The Times persists in describing non-criminal detention as illegal or improper. The use of the term “extralegal” suggests that Warsame’s detention is taking place outside of the law. It isn’t–at least not to the extent that the judicial branch gets to say what the law is under our particular constitutional arrangement. The Supreme Court has affirmed the propriety of non-criminal detention under the AUMF, and the D.C. Circuit has considered cases of detainees picked up–like Warsame–far from any battlefield, and has never suggested that this removes them from the ambit of AUMF detention. When the administration detains someone like Warsame and holds him for a brief period of time under the AUMF, it is operating well within the legal system. Despite repeated statements suggesting that such detention is illegal, the Times never puts forward any legal authority for this proposition. Nor can it. None exists.
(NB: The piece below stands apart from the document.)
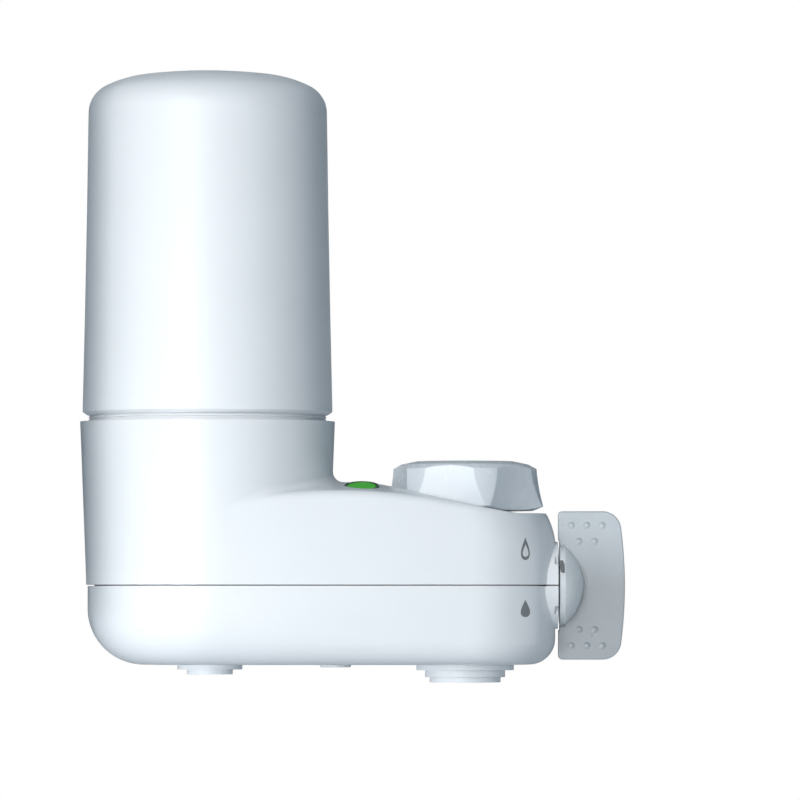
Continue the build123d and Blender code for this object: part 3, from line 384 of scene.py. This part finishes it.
def drop_point(t, width, height):
    """Outline of a drop, its point up, round from t = 0 at the tip; centred at its middle."""
    angle = 2 * math.pi * t
    half = width / 2 / drop_widest
    return half * math.sin(angle) * abs(math.sin(angle / 2)) ** 1.5, height / 2 * math.cos(angle)


def printed_drop(name, tree, box, inner=None):
    """A drop printed on the body, filled, or as an outline round an inner drop; boxes in pixels."""
    left, top, right, bottom = box
    x, z = place((left + right) / 2, (top + bottom) / 2)
    width, height = (right - left) * pixel, (bottom - top) * pixel
    if inner:
        in_left, in_top, in_right, in_bottom = inner
        in_x, in_z = place((in_left + in_right) / 2, (in_top + in_bottom) / 2)
        in_width, in_height = (in_right - in_left) * pixel, (in_bottom - in_top) * pixel
    else:
        in_x, in_z, in_width, in_height = x, z - height * 0.12, 0.0, 0.0
    around, across = 96, 5
    verts, faces = [], []
    for i in range(around):
        ox, oz = drop_point(i / around, width, height)
        ix, iz = drop_point(i / around, in_width, in_height)
        for j in range(across + 1):
            share = j / across
            px = (x + ox) * (1 - share) + (in_x + ix) * share
            pz = (z + oz) * (1 - share) + (in_z + iz) * share
            verts.append(lay_on(tree, px, pz, 0.00002))
    row = across + 1
    for i in range(around):
        after = (i + 1) % around
        for j in range(across):
            faces.append((i * row + j, i * row + j + 1, after * row + j + 1, after * row + j))
    return new_piece(name, verts, faces, drop_ink, "housing")


drop_ink = ink("grey_print", (0.22, 0.23, 0.235))
mark_ink = ink("mark_print", (0.14, 0.15, 0.155))
upper = surface_of("upper_housing")
lower = surface_of("lower_housing")
printed_drop("filtered_drop", upper, (520.8, 537.0, 529.7, 560.0), (522.6, 544.2, 528.3, 556.8))
printed_drop("stream_drop", lower, (520.6, 599.5, 529.9, 617.0))


def rim_mark():
    """The pointer's mark, printed round the selector hub's rim on the viewer's side."""
    low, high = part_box("selector_hub")
    film = 0.00003
    radius = (high.y - low.y) / 2 + film
    left = low.x
    # Millimetres: along the rim's width from its left edge, and above the seam
    outline = [(0.05, 7.2), (0.95, 7.2), (1.35, 5.6), (1.45, 3.5), (0.35, 3.6), (0.02, 5.3)]
    lowest, highest = 3.55, 7.15
    columns, rows = 6, 14
    verts, faces = [], []
    for i in range(rows + 1):
        rise = lowest + (highest - lowest) * i / rows
        spans = []
        for a, b in zip(outline, outline[1:] + outline[:1]):
            if min(a[1], b[1]) <= rise <= max(a[1], b[1]) and a[1] != b[1]:
                spans.append(a[0] + (b[0] - a[0]) * (rise - a[1]) / (b[1] - a[1]))
        start, stop = min(spans), max(spans)
        for j in range(columns + 1):
            x = left + (start + (stop - start) * j / columns) / 1000
            dz = rise / 1000
            verts.append((x, -math.sqrt(radius ** 2 - dz ** 2), seam_z + dz))
    for i in range(rows):
        for j in range(columns):
            a = i * (columns + 1) + j
            faces.append((a, a + 1, a + columns + 2, a + columns + 1))
    return new_piece("pointer_mark", verts, faces, mark_ink, "selector")


rim_mark()


def thread_ridge():
    """The collar's thread: one ridge wound down the bore at 27 turns to the inch."""
    pitch = 0.0254 / 27
    root, crest = 0.01143, 0.01112
    root_half, crest_half = pitch * 0.42, pitch * 0.07
    start_z = -0.0008
    turns, steps, fade_steps = 8, 72, 20
    verts, faces = [], []
    total = turns * steps
    for i in range(total + 1):
        angle = 2 * math.pi * i / steps
        height = start_z - pitch * i / steps
        ease = min(1.0, i / fade_steps, (total - i) / fade_steps)
        inner = root + (crest - root) * ease
        section = ((root, root_half), (inner, crest_half), (inner, -crest_half), (root, -root_half))
        for radius, drop in section:
            verts.append((radius * math.cos(angle), radius * math.sin(angle), height + drop))
    for i in range(total):
        for j in range(3):
            a = i * 4 + j
            faces.append((a, a + 1, a + 5, a + 4))
    return new_piece("thread_ridge", verts, faces, grey_white, "collar", False)


thread_ridge()

# Floor, dark boards and lamps


def floor():
    """A pale floor that takes the object's shadow and fades to white away from it."""
    mesh = bpy.data.meshes.new("floor")
    half, level = 6.0, -0.17
    mesh.from_pydata(
        [(-half, -half, level), (half, -half, level), (half, half, level), (-half, half, level)],
        [], [(0, 1, 2, 3)],
    )
    made = bpy.data.objects.new("floor", mesh)
    bpy.context.scene.collection.objects.link(made)
    mat = material("pale_floor")
    bsdf = shader(mat)
    grain = noise(mat, 6.0, 5.0, 0.5)
    link(mat, ramp(mat, grain, "Fac", [(0.3, (0.44, 0.47, 0.5)), (0.7, (0.5, 0.53, 0.56))]), "Color",
         bsdf, "Base Color")
    bsdf.inputs["Roughness"].default_value = 0.8
    bsdf.inputs["Specular IOR Level"].default_value = 0.15
    glow = add_node(mat, "ShaderNodeEmission", Color=(1, 1, 1, 1), Strength=1.0)
    seen = mat.node_tree.nodes.new("ShaderNodeLightPath")
    coords = mat.node_tree.nodes.new("ShaderNodeTexCoord")
    length = add_node(mat, "ShaderNodeVectorMath", operation="LENGTH")
    link(mat, coords, "Object", length, 0)
    away = map_range(mat, length, "Value", (0.15, 0.75), (0.55, 1.0))
    share = add_node(mat, "ShaderNodeMath", operation="MULTIPLY")
    mix = mat.node_tree.nodes.new("ShaderNodeMixShader")
    link(mat, away, "Result", share, 0)
    link(mat, seen, "Is Camera Ray", share, 1)
    link(mat, share, "Value", mix, "Fac")
    link(mat, bsdf, "BSDF", mix, 1)
    link(mat, glow, "Emission", mix, 2)
    link(mat, mix, "Shader", mat.node_tree.nodes["Material Output"], "Surface")
    mesh.materials.append(mat)


floor()


def flag(name, corners, shades=False):
    """A dark board beside the object, which only its reflections show, or only its shade."""
    mesh = bpy.data.meshes.new(name)
    mesh.from_pydata(corners, [], [(0, 1, 2, 3)])
    made = bpy.data.objects.new(name, mesh)
    bpy.context.scene.collection.objects.link(made)
    mat = material(name)
    bsdf = shader(mat)
    felt = noise(mat, 40.0)
    link(mat, ramp(mat, felt, "Fac", [(0.3, (0.03, 0.04, 0.05)), (0.7, (0.05, 0.06, 0.07))]), "Color",
         bsdf, "Base Color")
    bsdf.inputs["Roughness"].default_value = 1.0
    mesh.materials.append(mat)
    made.visible_camera = False
    made.visible_diffuse = False
    made.visible_transmission = False
    made.visible_shadow = shades
    made.visible_glossy = not shades


def upright_board(x0, y0, x1, y1, low_z, high_z):
    """Corners of an upright board over the line from (x0, y0) to (x1, y1)."""
    return [(x0, y0, low_z), (x1, y1, low_z), (x1, y1, high_z), (x0, y0, high_z)]


flag("right_flag", upright_board(0.75, -0.75, 0.75, 0.6, -0.165, 0.7))
flag("left_flag", upright_board(-0.95, -0.1, -0.95, 0.6, -0.165, 0.7))
flag("edge_flag", upright_board(-0.2, -0.06, -0.1207, -0.06, -0.07, 0.14), shades=True)
flag("back_flag", upright_board(-0.95, 0.6, 0.75, 0.6, -0.165, 0.7))


def panel(name, azimuth, elevation, distance, width, height, power, colour, aim=(-0.03, 0.0, 0.02)):
    """A soft light panel; azimuth 0 is on the camera's side and grows to the right."""
    a, e = math.radians(azimuth), math.radians(elevation)
    way = Vector((math.sin(a) * math.cos(e), -math.cos(a) * math.cos(e), math.sin(e)))
    data = bpy.data.lights.new(name, "AREA")
    data.shape = "RECTANGLE"
    data.size, data.size_y = width, height
    data.energy = power
    data.color = colour
    lamp = bpy.data.objects.new(name, data)
    bpy.context.scene.collection.objects.link(lamp)
    lamp.location = Vector(aim) + way * distance
    lamp.rotation_mode = "QUATERNION"
    lamp.rotation_quaternion = (-way).to_track_quat("-Z", "Y")
    lamp.visible_camera = False
    return lamp


# Azimuth, elevation and distance from the aim; width and height; power, colour and aim
panel("key_panel", -18.0, 7.0, 1.0, 0.42, 0.9, 8.1, (0.99, 0.99, 0.99), (-0.06, 0.0, 0.02))
panel("top_panel", -25.0, 60.0, 1.2, 1.0, 0.8, 1.7, (0.9, 0.96, 1.0), (-0.07, 0.0, 0.05))
panel("low_panel", -30.0, -30.0, 0.2, 0.12, 0.08, 0.22, (0.93, 0.97, 1.0), (-0.12, -0.02, -0.03))
panel("right_panel", 80.0, -10.0, 0.17, 0.12, 0.12, 0.045, (0.93, 0.97, 1.0), (0.03, 0.0, -0.035))
panel("back_panel", 180.0, 14.0, 1.5, 1.7, 1.2, 16.0, (0.97, 0.99, 1.0))


def world():
    """Soft blue room light, seen as plain white by the camera and in reflections."""
    made = bpy.data.worlds.new("studio")
    bpy.context.scene.world = made
    made.use_nodes = True
    room = made.node_tree.nodes["Background"]
    room.inputs["Color"].default_value = (0.55, 0.8, 1.0, 1.0)
    room.inputs["Strength"].default_value = 0.2
    white = add_node(made, "ShaderNodeBackground", Color=(1, 1, 1, 1), Strength=1.0)
    seen = made.node_tree.nodes.new("ShaderNodeLightPath")
    first = add_node(made, "ShaderNodeMath", operation="MAXIMUM")
    second = add_node(made, "ShaderNodeMath", operation="MAXIMUM")
    mix = made.node_tree.nodes.new("ShaderNodeMixShader")
    link(made, seen, "Is Camera Ray", first, 0)
    link(made, seen, "Is Glossy Ray", first, 1)
    link(made, first, 0, second, 0)
    link(made, seen, "Is Transmission Ray", second, 1)
    link(made, second, 0, mix, "Fac")
    link(made, room, "Background", mix, 1)
    link(made, white, "Background", mix, 2)
    link(made, mix, "Shader", made.node_tree.nodes["World Output"], "Surface")


world()

# Camera and view
data = bpy.data.cameras.new("camera")
camera = bpy.data.objects.new("camera", data)
bpy.context.scene.collection.objects.link(camera)
bpy.context.scene.camera = camera
camera.location = eye
towards = Vector((aim_x, 0.0, aim_z)) - eye
camera.rotation_mode = "QUATERNION"
camera.rotation_quaternion = towards.to_track_quat("-Z", "Y")
picture_px = 800
data.sensor_width = 36.0
data.lens = data.sensor_width * towards.length / (picture_px * pixel)
data.clip_start, data.clip_end = 0.1, 50.0

scene = bpy.context.scene
scene.view_settings.view_transform = "Standard"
2) “After weeks of military investigation, a separate team of law enforcement officials concluded that [Warsame] was not a legitimate candidate for military detention and trial.”
The administration never concluded that Warsame “was not a legitimate candidate for military detention and trial.” It concluded, rather, that among the various legally-available options for the disposition of his case, it preferred for a variety of reasons to avail itself of an Article III criminal trial. I know of no reason to believe that the administration has concluded that its earlier detention of Warsame lacked legitimacy or that it could not have lawfully persisted with it.
3 and 4) “President Obama has created yet another parallel system of unlimited detention and interrogation without rights outside the constitutional norms that served us well for more than two centuries before the Bush administration carelessly and needlessly tossed them aside for terrorism cases after Sept. 11, 2001.”
It is not true that President Obama has created “another parallel system” of detention and interrogation. He briefly and judiciously used the same parallel system of detention that has existed under two successive administrations since September 11, 2001: military detention of the enemy in an armed conflict authorized by Congress in the AUMF. Interrogation took place under the same Army Field Manual that has been in place since September 2006.
Nor is it true that this system exists “outside of the constitutional norms that served us well for more than two centuries” (See Point 1). Military detention in armed conflict has existed for the entire history of the United States. It has never been constitutionally problematic, or even especially remarkable.
5, 6, and 7) “Now [Obama] is drifting toward establishing his own system of extralegal detention and tainted questioning. It is time to stop that drift and return to a constitutional system of law enforcement.”
The Times in this single sentence repeats two of its earlier errors: that Obama is establishing a new system and that non-criminal detention is “extralegal.” It also adds a new error, though I’m not quite sure what precisely that error is. To refer to returning to “a constitutional system of law enforcement” suggests either that we are currently engaged in an unconstitutional system of law enforcement or that only a system of law enforcement is constitutional for handling terrorism cases and that we should thus return to that system. Whichever the Times means, the point is factually erroneous.
If the Times means the Obama is engaged in an unconstitutional system of law enforcement when he militarily detains someone like Warsame, the editorial is wrong because military detention is not law enforcement at all. It is a war power. If, by contrast, the Times means that only a law enforcement system is constitutional for terrorism cases, it is also wrong. Military detention simply is not constitutionally defective, extralegal, unlawful, legally suspect, or any other variation of the vocabulary the Times may think up. It is a lawful means of processing certain terrorist suspects under a large and growing body of law the Times chooses not to acknowledge but which happens to be the law of the land in which the New York Times is published.
These sort of mistakes are altogether avoidable. There is nothing about the Times’s normative position against non-criminal detention that requires that it serially publish statements that are not true. Plenty of detention foes manage to express their opposition to the practice without making up facts. And the Times needn’t misinform its readers about basic facts either in order to argue its points. But its editorial writers don’t seem remotely interested in exploring how they can make their points in a fashion consistent with the realities they are supposedly bound to report. A couple of months ago, I wrote a brief email to Andrew Rosenthal, the Times’ editorial page editor, suggesting that his board and I should be in touch on these subjects. “I’m not sure if engagement on detainee, trial, and AUMF issues between your board, on the one hand, and me and my crew, on the other, would be fruitful or not,” I wrote. “But it seems like we at least ought to find out.” I never got a response.